* Oil roars ahead on OPEC deal to cut output to 32.5 mln bpd
* Upbeat data, Mnuchin comment spark bond market selloff
* Dow, S&P hit record highs, led by energy, bank sectors
* Gold heads for biggest monthly fall since mid 2013 (Updates market action, changes data)
By Richard Leong
NEW YORK, Nov 30 (Reuters) - Oil jumped on Wednesday as OPEC members clinched a deal to cut production, while upbeat U.S. economic data and comments from the U.S. Treasury Secretary nominee triggered a selloff in the bond market.
Higher crude prices bolstered shares of energy producers and stock prices around the world, with the Dow and S&P 500 hitting record highs.
An improving view on global growth, led by the United States on hopes of tax cuts and federal spending under a Trump administration, rekindled the dollar’s push toward a near 14-year peak.
“Everything seem to be coming together for more growth and risk appetite,” said Larry Milstein, head of agency and government trading at R.W. Pressprich & Co. in New York.
Stronger investor confidence reduced safe-haven demand for gold, which was on track for its steepest monthly loss since mid-2013.
The Organization of the Petroleum Exporting Countries has agreed its first output limiting deal in eight years in an effort to deal with global supply overhang, an OPEC source told Reuters as the debates continued in Vienna on the exact size of each member’s cuts.
Brent crude was last up $3.58, or 7.72 percent, at $49.96 a barrel. U.S. crude was last up $3.28, or 7.25 percent, at $48.51 per barrel.
The rally in energy shares helped lift the Dow and S&P 500 to record intraday highs. The blue-chip U.S. stock indexes were also boosted by bank stocks on bets of loosening of regulation under Trump and a Republican-controlled Congress.
The Dow Jones industrial average rose 66.43 points, or 0.35 percent, to 19,188.03, the S&P 500 gained 2.69 points, or 0.12 percent, to 2,207.35 and the Nasdaq Composite dropped 23.18 points, or 0.43 percent, to 5,356.73.
European stocks also advanced on a jump in oil companies . But regional banks struggled after news Royal Bank of Scotland failed a Bank of England stress test and Italian lenders fell before a referendum on the country’s political system on Sunday.
The jump in oil prices, together with stronger-than-expected data on U.S. private job growth and regional manufacturing on Wednesday, ignited a wave of selling in bonds, pushing benchmark U.S. yields toward their highest levels since July 2015.
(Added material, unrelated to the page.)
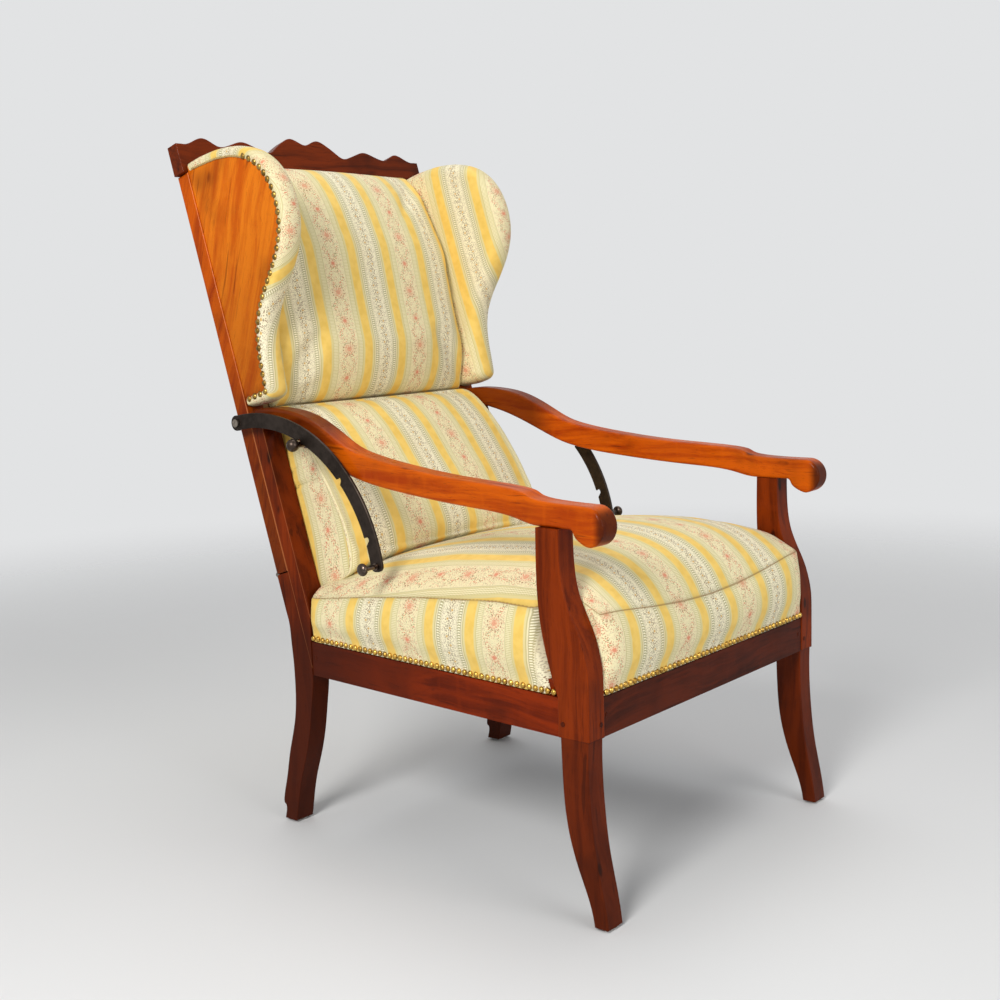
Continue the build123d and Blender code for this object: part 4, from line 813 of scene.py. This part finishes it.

An aversion to own long-dated U.S. government bonds grew following comments from U.S. Treasury nominee Stevem Mnuchin who told CNBC television: “We’ll look at potentially extending maturity of the debt because eventually we’re going to have higher interest rates.”
U.S. 10-year Treasury note yield rose 10 basis points to 2.40 percent, a tad below last week’s 2.42 percent that was the highest since July 2015.
German 10-year Bund yield was 4 basis points higher at 0.26 percent, while Japanese 10-year yield edged up 1 basis point at 0.03 percent.
Rising U.S. yields and upbeat domestic data pushed the dollar index up 0.72 percent at 101.66, which was still short of the near 14-year high of 102.05 set last week.
Meanwhile, gold was on track for its biggest monthly decline since mid-2013, largely pressured by the bets of a series of U.S. interest rate hikes over the next year as U.S. growth seemed to accelerating.
Spot gold prices fell $16.81 or 1.41 percent, to $1,171.53 an ounce.